Bazen bir tokat yiyordum hiyerarşinin üst basamaklarından. Birinden tokat yediğinde seni teselli edecek başka çevreler vardır her zaman. Bir gün aslında en çok iyiliğe ve masumiyete değer verdiğimi, kalbimin bana orayı gösterdiğini fark ettim. İyi olmaya çalışırken kötülük yapabiliyorsun ve ilk taşı atacak kimse yoktur; biliyordum bunu. İyilik ve masumiyetin yolundan sapmamaktı belki de yapılacak olan. Bir hırpalanmalar tarihiydi bunun sonucu. Öfkeyle kötülüğe savrulmak içten bile değildir hırpalanınca. Zaman zaman savrulsam da duramadım kötülükte.

Pek çok insanın kişisel tarihinde gizlidir günahları. Tarihin öylesi dönemleri vardır ki kendini koruması hiç de kolay olmamıştır iyiliği arayan insanın.

Sonuçta herkes kendi hayatından sorumlu. Karşılaştığı zorluklara rağmen kendini en iyi biçimde var eden insanlar tanıyorum. Ece Ayhan’dan söz ediyorduk ve İlhan Berk: “Ece’ye kötü diyorlar ama onun kötü olmaktan başka şansı yoktu ki” demişti. Ne kadar bilgece. Ezilip geçmemenin çaresinin kötülüğe savrulmak olması düşünülmesi gereken.

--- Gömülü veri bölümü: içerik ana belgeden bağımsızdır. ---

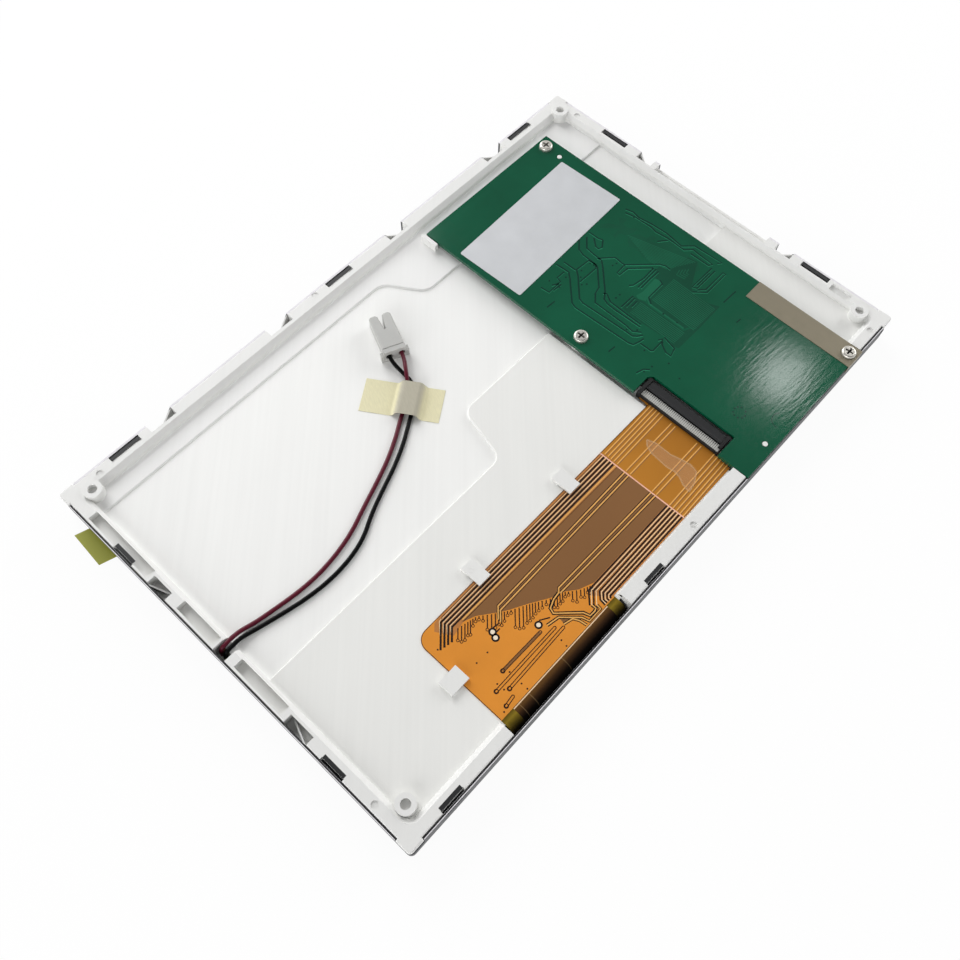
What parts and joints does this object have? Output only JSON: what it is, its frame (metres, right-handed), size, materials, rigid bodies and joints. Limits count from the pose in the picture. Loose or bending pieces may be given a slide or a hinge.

Bu konulara takılıp kalmamın, insan ilişkilerinin hayatımın ve yazılarımın önemli bir gündemi olması bir yandan aşırı kırılganlığım bir yandan da bunun hayatın en temel meselelerinden biri olduğuna inanmam. Gün geçmiyor ki bir arkadaşım bir kurum ve çevre içinde kendisine yapılan saygısızlık ve haksızlıktan söz etmesin. Pek çok politik, toplumsal problemin temelinde de adalet duygusundan yoksun insanlar var. Hayatın her alanında süren mikro iktidar savaşları, ötekinden korkunun kaynaklık ettiği nefret ve buna eşlik eden merhametsizlik söz konusu. En merhametsizler en büyük rol modelleri olarak en tepede duruyorlar.

Dünyanın daha iyi bir yer olmasını isteyenler öncelikle insan ilişkilerinden başlamalı buna. Yanlış iletişimle kırılan kalpler bir yana bu hakikat ötesi dönemde her türlü yalan ve iftiranın atış alanındayız.

Bir yanda yoksulluk, yoksunluk ve adaletsizlik diğer yanda bunlarla mücadele etmeye soyunanların kendi birimlerindeki mikro iktidar mücadeleleri... Kıskançlık, çekememezlik, vefasızlık, sevgisizlik diz boyu. Hayat beklemiyor. Veda eden pek çok insan ile çözümlenmemiş mesellerimiz içimizi burkuyor sonra.

Kimse kimseyi sevmek zorunda değil; bu mümkün de değil zaten. Herkes bir diğerine karşı adil olmaya, ortak bir birimi, şehri, ülkeyi ve gezegeni özenle paylaşmaya gayret edebilir ama.